Write a function called `scrape_page` that makes a URL out of the the `slug`, like we're going to use `.apply`.

In [None]:
# def scrape_page(slug):
#     url = "https://www.congress.gov/member/"
#     slug_url = url+slug
#     driver.get(slug_url)
#     congressman = driver.find_elements_by_class_name("featured")
#     bill_id = driver.find_element_by_class_name("results-number").text
    
#     cong_dict = {}
#     for congress in congressman:
#         cong_dict['designation'] = re.findall(r"(Senator|Representative)\s(\w+\s\w+\s\w*)", congress.text, re.IGNORECASE)[0][0]
#         cong_dict['name'] = re.findall(r"(Senator|Representative)\s(\w+\s\w+\s\w*)", congress.text, re.IGNORECASE)[0][1]
#         cong_dict['birthday'] = re.findall(r"(Senator|Representative)\s\w+\s\w+\s\w*\D(\d+\s-\s*\d*)\D", congress.text, re.IGNORECASE)[0][1]
#         cong_dict['party'] = re.findall(r"Party\s(\w*)", congress.text)[0]
#         cong_dict['cong_years'] = re.findall(r"In Congress\s(\d*\s-\s\d*)", congress.text, re.IGNORECASE)[0]
#         cong_dict['bill_count'] = re.findall(r"\d\sof\s(\d+\D*\d*)" , bill_id)[0].replace(",", "")
#     return cong_dict

In [149]:
def scrape_page(slug):
    url = "https://www.congress.gov/member/"
    slug_url = url+slug
    driver.get(slug_url)
    congressman = driver.find_elements_by_class_name("featured")
    bill_id = driver.find_element_by_class_name("results-number").text
    
    cong_dict = {}
    for congress in congressman:
        cong_dict['name'] = driver.find_element_by_class_name("legDetail").text
        cong_dict['birthday'] = driver.find_element_by_class_name("birthdate").text
        cong_dict['party'] = re.findall(r"Party\s(\w*)", congress.text)[0]
        cong_dict['cong_years'] = re.findall(r"In Congress\s(\d*\s-\s\d*)", congress.text, re.IGNORECASE)[0]
        cong_dict['bill_count'] = re.findall(r"\d\sof\s(\d+\D*\d*)" , bill_id)[0].replace(",", "")
    return cong_dict

In [173]:
scrape_try = scrape_page('martin-heinrich/H001046')

In [174]:
scrape_try

{'name': 'Senator Martin Heinrich (1971 - )\nIn Congress 2009 - Present | Get alerts',
 'birthday': '(1971 - )',
 'party': 'Democratic',
 'cong_years': '2009 - ',
 'bill_count': '2249'}

# Do the scraping

Rewrite `scrape_page` to actually scrape the URL. You can use your scraping code from up above. Start by testing with just one row (I put a sample call below) and then expand to your whole dataframe.
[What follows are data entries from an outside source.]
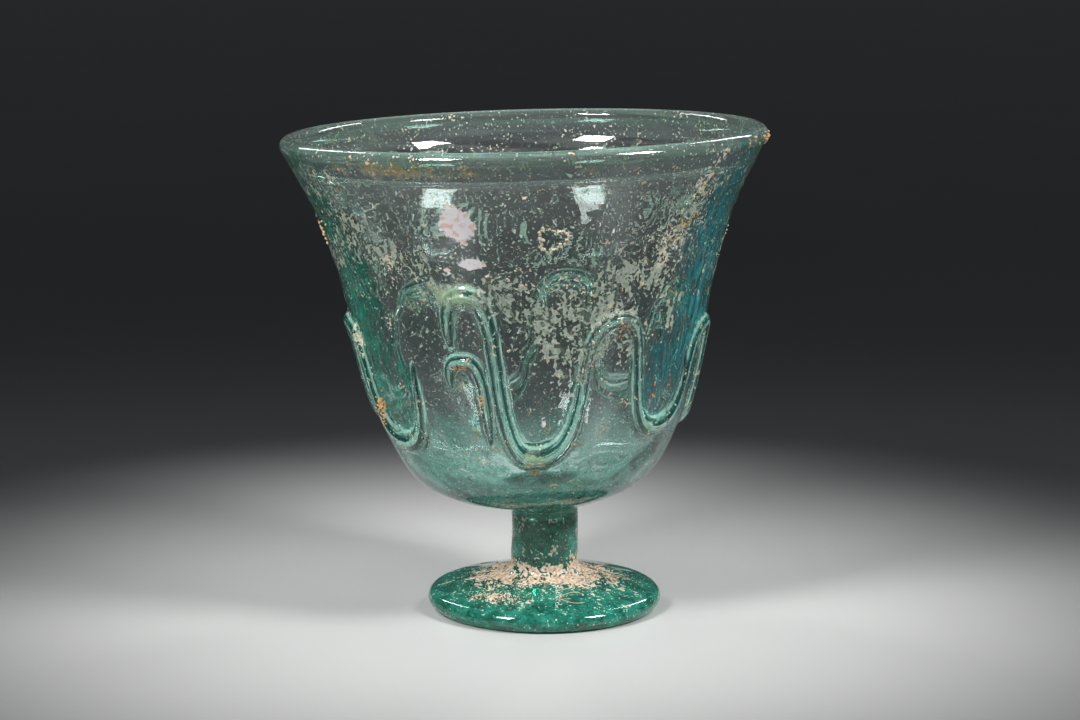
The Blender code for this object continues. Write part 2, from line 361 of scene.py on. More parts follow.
def waviness(points, size, height, seed):
    """A gentle unevenness of blown glass at each point."""
    away = Vector((seed * 7.3, seed * 3.1, seed * 5.7))
    return np.array([height * noise.noise(Vector(p) / size + away) for p in points])


def glass_grid():
    """The goblet's surface as rings and columns, leaned and in place, with each point's azimuth in the
    bowl's own frame, its height over the bowl's base and its part of the outline."""
    line, part = outline()
    azimuth = np.arange(COLUMNS) * 2 * math.pi / COLUMNS - math.pi
    rings = len(line)
    r = np.repeat(line[:, 0], COLUMNS)
    z = np.repeat(line[:, 1], COLUMNS)
    parts = np.repeat(part, COLUMNS)
    around = np.tile(azimuth, rings)
    slope = np.gradient(line, axis=0)
    slope /= np.hypot(*slope.T)[:, None]
    out_r = np.repeat(-slope[:, 1], COLUMNS)
    out_z = np.repeat(slope[:, 0], COLUMNS)
    height = z - BOWL_BASE
    lift = np.zeros(len(r))
    middle = np.zeros(len(r))
    zone = (parts >= UPPER) & (parts <= UNDER)
    raised, near = thread_lift(around[zone], height[zone])
    lift[zone] = smoothly_out(raised)
    middle[zone] = near
    plain = np.stack([r * np.sin(around), -r * np.cos(around), z], 1)
    bowl = (parts <= UNDER) & (parts != LIP)
    foot = (parts >= STEM) & (parts <= FOOT_TOP)
    for place, waves in ((bowl, BOWL_WAVES), (foot, FOOT_WAVES)):
        lift[place] += sum(waviness(plain[place], *wave) for wave in waves)
    r = r + out_r * lift
    z = z + out_z * lift
    points = np.stack([r * np.sin(around), -r * np.cos(around), z], 1)
    return set_in_place(points), around, height, parts, middle, rings


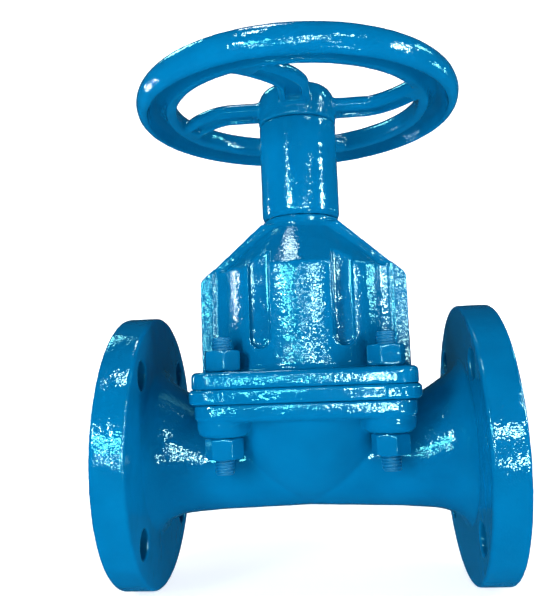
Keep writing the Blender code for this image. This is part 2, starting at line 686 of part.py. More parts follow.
def main():
    clear_scene()
    enamel = material("blue_enamel", (0.0, 0.17, 0.47), 0.25, 0.0)
    rubber = material("black_rubber", (0.02, 0.02, 0.02), 0.7, 0.0)
    steel = material("steel", (0.55, 0.55, 0.56), 0.35, 1.0)
    bronze = material("bronze", (0.6, 0.38, 0.16), 0.35, 1.0)
    iron = material("cast_iron", (0.08, 0.08, 0.085), 0.7, 0.6)
    make_body(enamel)
    make_lining(rubber)
    make_diaphragm_rim(enamel)
    make_diaphragm_dome(rubber)
    make_diaphragm_insert(steel)
    make_compressor(iron)
    make_compressor_pin(steel)
    make_bonnet(enamel)
    make_neck_sleeve(enamel)
    make_spindle_seal(rubber)
    make_spindle(steel)
    make_drive_bush(bronze)
    make_drive_rings(steel, bronze, rubber)
    make_handwheel(enamel)
    make_wheel_fasteners(steel)
    make_fasteners(enamel)


main()
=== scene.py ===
"""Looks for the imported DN 80 diaphragm valve: painted castings round the frame's own solids.

The frame's solids fix every place and size. The castings are built again here at a finer step, with
the fillets, sand-cast skin and threads that the frame's solids leave out. Sizes are millimetres
about the valve centre, as in the frame's source, and MM turns them into metres where a mesh is made.
"""

import json

from math import atan2, cos, pi, sin, sqrt, tau

import bmesh
import bpy
import numpy as np
from mathutils import Matrix, Vector, noise


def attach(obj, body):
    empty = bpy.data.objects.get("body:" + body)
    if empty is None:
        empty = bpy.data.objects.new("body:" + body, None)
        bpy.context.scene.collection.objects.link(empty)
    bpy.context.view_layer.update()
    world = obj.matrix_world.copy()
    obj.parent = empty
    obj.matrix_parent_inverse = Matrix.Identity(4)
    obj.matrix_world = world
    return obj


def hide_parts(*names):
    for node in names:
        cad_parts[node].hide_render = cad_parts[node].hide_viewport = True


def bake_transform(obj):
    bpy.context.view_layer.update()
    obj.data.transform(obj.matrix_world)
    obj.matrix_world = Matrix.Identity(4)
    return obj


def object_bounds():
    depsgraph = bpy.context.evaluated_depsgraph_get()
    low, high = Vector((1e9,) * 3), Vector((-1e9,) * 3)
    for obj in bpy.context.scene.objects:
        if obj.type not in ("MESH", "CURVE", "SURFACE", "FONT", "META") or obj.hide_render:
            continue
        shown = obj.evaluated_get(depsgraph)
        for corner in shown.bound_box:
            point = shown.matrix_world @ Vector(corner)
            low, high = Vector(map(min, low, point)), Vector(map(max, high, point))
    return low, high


MM = 0.001

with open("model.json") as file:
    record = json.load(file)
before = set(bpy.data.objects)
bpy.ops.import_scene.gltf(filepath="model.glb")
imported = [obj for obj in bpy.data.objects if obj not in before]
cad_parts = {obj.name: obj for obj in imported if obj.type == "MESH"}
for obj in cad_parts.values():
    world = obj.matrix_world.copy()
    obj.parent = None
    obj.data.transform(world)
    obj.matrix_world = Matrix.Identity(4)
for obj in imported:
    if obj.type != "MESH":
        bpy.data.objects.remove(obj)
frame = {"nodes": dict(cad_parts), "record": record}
CAD_LOW, CAD_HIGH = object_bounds()

# Pipe ends.
FACE_TO_FACE = (CAD_HIGH.x - CAD_LOW.x) / MM
CENTRE_X = (CAD_HIGH.x + CAD_LOW.x) / 2 / MM
LINING = 3.0
LINING_PROUD = 1.0
FLANGE_OD = 190.5
FLANGE_THICK = 22.5
BOLT_CIRCLE = 152.4
BOLT_HOLE = 19.0
LINED_BORE = 70.0
FACE_LIP_OD = 127.0

# Clearances between separate parts.
GAP = 0.3
RUNNING = 0.35

# The joint between body and bonnet.
SEAT_Z = 34.0
RIM_THICK = 8.9
BONNET_Z = SEAT_Z + RIM_THICK + 2 * GAP
BONNET_FLANGE_TOP = 54.5
BODY_FLANGE_HALF = 71.0
RIM_HALF = 73.2
EAR_PROUD = 1.0
BONNET_FLANGE_HALF = 72.6
FLANGE_CORNER = 13.0
STUD_X = 53.5
STUD_Y = 52.0
STUD_R = 6.35
STUD_HOLE_R = 7.0
STUD_LOW = -11.5
STUD_HIGH = 77.0
STUD_PITCH = 1.954
STUD_THREAD_DEPTH = 0.75
NUT_FLATS = 22.2
NUT_HEIGHT = 13.8
BOSS_R = 17.4
BOSS_Z = 12.6
UPPER_NUT_Z = BONNET_FLANGE_TOP + GAP
LOWER_NUT_Z = BOSS_Z - GAP - NUT_HEIGHT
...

Save the results as `scraped_df`.

* **Hint:** Be sure to use `return`!
* **Hint:** Make sure you return a `pd.Series`

In [196]:
big_list = []
error_log = []

#range(0, len(congress_df)-1, 1):

for i in range(20, 100, 1):
    try:
        each_congress = scrape_page(congress_df['slug'][i])
        big_list.append(each_congress)
    except:
        error_log.append(congress_df['slug'][i])

In [197]:
error_log

[]

In [198]:
len(big_list)

80

In [177]:
temp_df = pd.DataFrame(big_list)
temp_df[temp_df['name']=='Senator Martin Heinrich (1971 - )\nIn Congress 2009 - Present | Get alerts']

Unnamed: 0,name,birthday,party,cong_years,bill_count


## Join with your original dataframe

Join your new data with your original data, adding the `_scraped` suffix on the new columns. You can use either `.join` or `.merge`, but be sure to read the docs to know the difference!

## Save it

Save your combined results to `congress-plus-scraped.csv`.